En résumé, un-e sociologue ayant reçu durant sa formation un bloc de quelques cours sur l'épistémologie de sa discipline, un autre sur les grands auteurs, un troisième sur la recherche empirique, un quatrième sur le monde du travail, un cinquième en pédagogie, en ajoutant un cours en sociologie de l'éducation et un autre sur les petits groupes, aurait reçu une préparation excellente pour l'enseignement de sa discipline au niveau collégial. Quand on considère l'ensemble des cours offerts dans les programmes de premier cycle des universités francophones, les Universités de Montréal et de Laval proposent ces différents sujets de cours susceptibles de bien préparer à l'enseignement collégial.
Pour terminer, il y a lieu aussi de mentionner deux éléments plus proprement qualitatifs conditionnant un bon enseignement de la sociologie. Le premier ne pouvait pas transpirer d'une simple prise en compte des programmes de cours universitaires. Il s'agit de cette attitude proprement scientifique, d'ouverture et de recherche continuelle du professeur, quel que soit le cours donné. Si cette qualité teinte le cours, elle forme de futurs sociologues et enseignants qui donneront eux-mêmes le goût et l'autonomie nécessaires à la prise en charge de l'outil sociologique à leur public étudiant ou autre.
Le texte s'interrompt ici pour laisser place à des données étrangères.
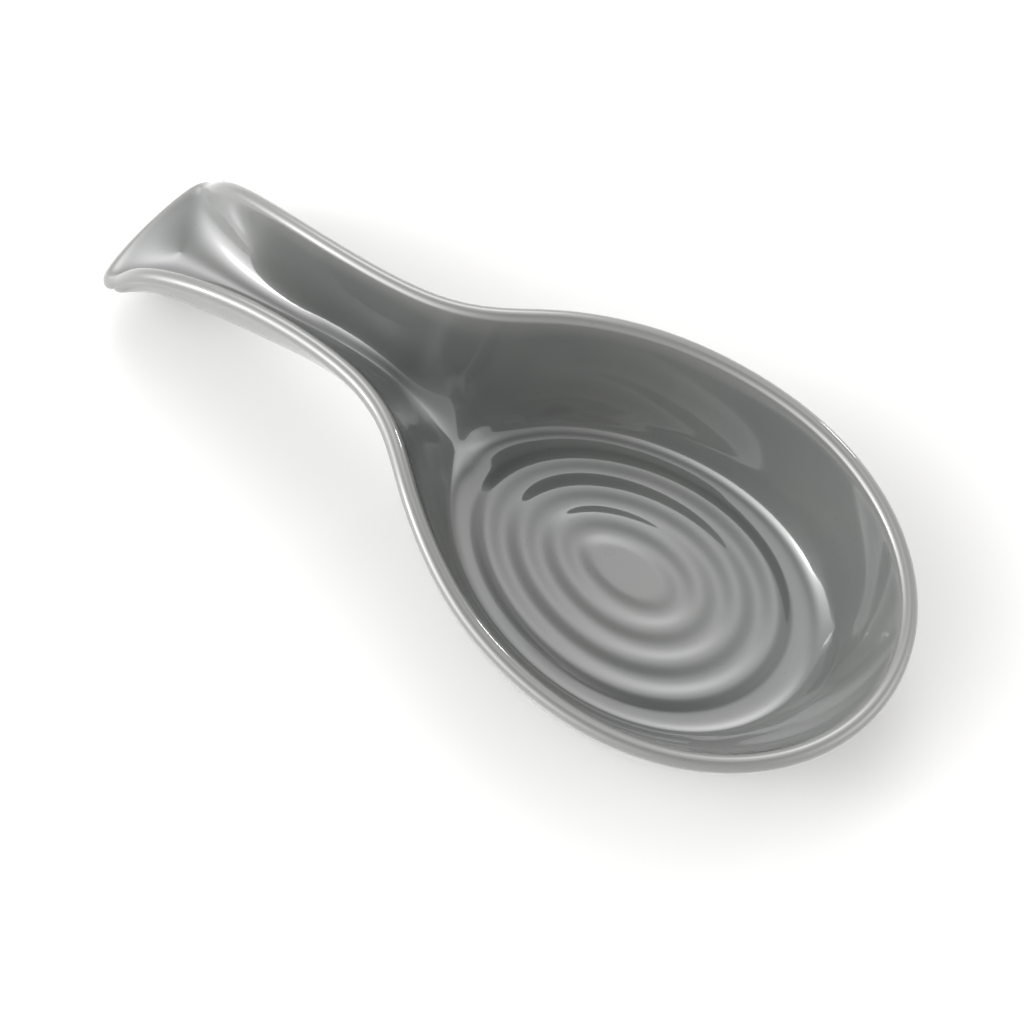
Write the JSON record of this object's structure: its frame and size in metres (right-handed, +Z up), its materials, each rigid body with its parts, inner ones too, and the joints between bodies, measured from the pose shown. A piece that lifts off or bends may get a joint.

Enfin, le dynamisme et l'intérêt suscités par le professeur de sociologie dépendront, pour une bonne part, de son amour du métier et de la sociologie.
Maurice ANGERS
Cegep de Maisonneuve
[1] Simon Langlois et Gilbert Mongeau, L'entrée sur le travail des diplômés des sciences sociales 1979-80-81, Cité Universitaire, Université Laval, Laboratoire de Recherches Sociologiques, Département de Sociologie, 1982, 109 pages.
[3] Il s'agit des professeurs de sociologie Line Chamberland, Jean Dondurand et Ginette Thériault du Collège de Maisonneuve, de Monique Desmarais du Collège du Vieux-Montréal, et de d'autres qui s'y sont greffés plus récemment ou qui y participent d'une manière indirecte.
[4] Les programmes universitaires examinés furent ceux des Universités de Montréal (Annuaire général 1982-83 et Faculté des études supérieures, Montréal, mars 1982), Laval (Répertoire des programmes de cours du premier cycle, no 10, Cité Universitaire, Sainte-Foy, mai 1982 et Répertoire des programmes des deuxième et troisième cycles 1981-82, no 33, Cité Universitaire Sainte-Foy, École des Gradués, mars 1981), Ottawa (Programmes du 1er Cycle et Professionnels 1982-83, Ottawa, mars 1982), Moncton (Université de Moncton 1982-84, mai 1982) et de l'Université du Québec à Montréal, Chicoutimi et Rimouski (Annuaire, Université du Québec 1982-83, Sainte-Foy, août 1982 et Annuaire 1981-82 de 1'Université du Québec à Montréal, Tome II : études des deuxième et troisième cycles, Montréal, juin 1981).
[5] Marcel Riendeau, "Performa" : Helping the Teachers in Francophone Québec, Journal, Vol. 2, no 1, Printemps 1978, Association des collèges communautaires du Canada, pp. 3-19.